> _EXERCISE OBJECTIVE_:
Extract each line containing the string "code".

**********

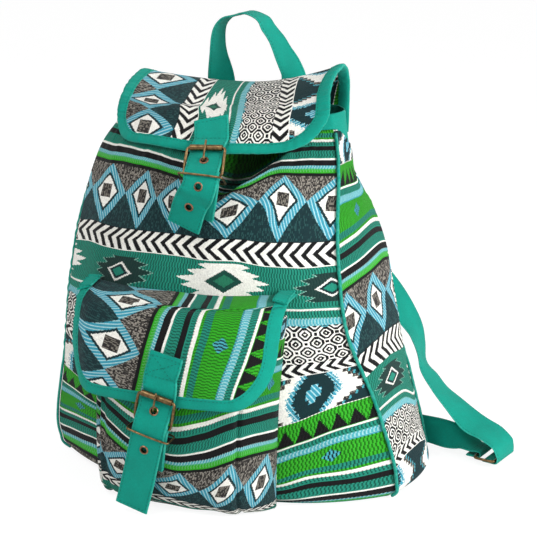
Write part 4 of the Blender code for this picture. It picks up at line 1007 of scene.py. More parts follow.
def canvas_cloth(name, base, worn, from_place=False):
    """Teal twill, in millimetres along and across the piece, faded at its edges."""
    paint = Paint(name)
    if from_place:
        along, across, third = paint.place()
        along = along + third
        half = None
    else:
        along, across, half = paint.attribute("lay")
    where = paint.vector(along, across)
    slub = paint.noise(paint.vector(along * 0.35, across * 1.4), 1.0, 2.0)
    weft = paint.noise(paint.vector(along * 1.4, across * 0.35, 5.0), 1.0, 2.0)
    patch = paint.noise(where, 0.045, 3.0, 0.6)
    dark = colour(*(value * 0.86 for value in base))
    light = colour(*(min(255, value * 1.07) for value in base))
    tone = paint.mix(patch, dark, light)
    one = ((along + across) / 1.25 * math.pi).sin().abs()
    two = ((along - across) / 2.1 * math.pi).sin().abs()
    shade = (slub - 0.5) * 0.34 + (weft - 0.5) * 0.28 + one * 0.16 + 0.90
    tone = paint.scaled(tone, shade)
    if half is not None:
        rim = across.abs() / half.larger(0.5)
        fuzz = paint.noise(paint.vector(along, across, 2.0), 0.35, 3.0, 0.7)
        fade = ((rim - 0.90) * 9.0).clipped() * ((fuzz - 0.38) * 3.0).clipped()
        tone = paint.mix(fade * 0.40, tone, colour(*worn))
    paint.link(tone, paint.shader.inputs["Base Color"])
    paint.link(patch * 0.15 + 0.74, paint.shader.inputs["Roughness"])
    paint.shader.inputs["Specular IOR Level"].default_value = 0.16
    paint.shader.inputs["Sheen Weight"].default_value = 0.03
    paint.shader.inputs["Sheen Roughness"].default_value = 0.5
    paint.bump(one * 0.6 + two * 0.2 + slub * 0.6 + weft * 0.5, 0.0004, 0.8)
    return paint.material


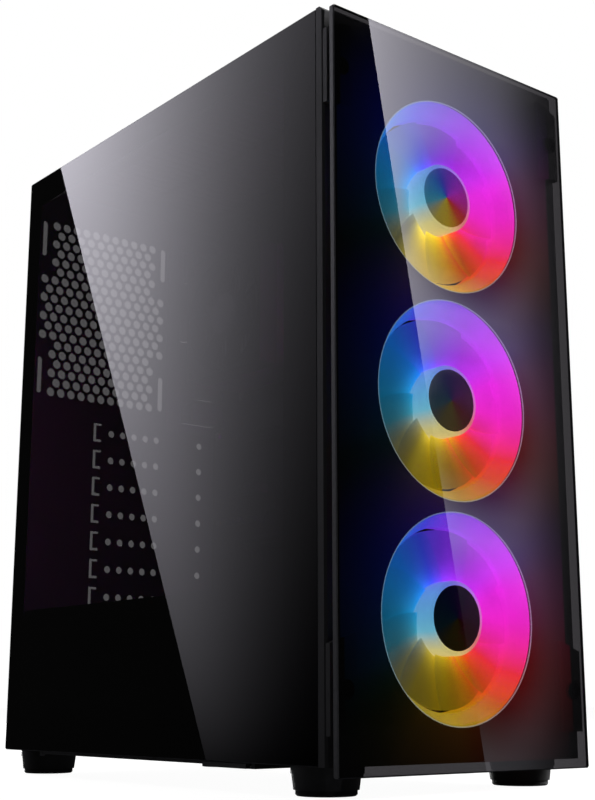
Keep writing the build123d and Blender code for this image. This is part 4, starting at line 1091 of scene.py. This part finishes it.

**********

> _TASK SOLUTION_:
Write part 4 of the Blender code for this picture. It picks up at line 1007 of scene.py. More parts follow.
Keep writing the build123d and Blender code for this image. This is part 4, starting at line 1091 of scene.py. This part finishes it.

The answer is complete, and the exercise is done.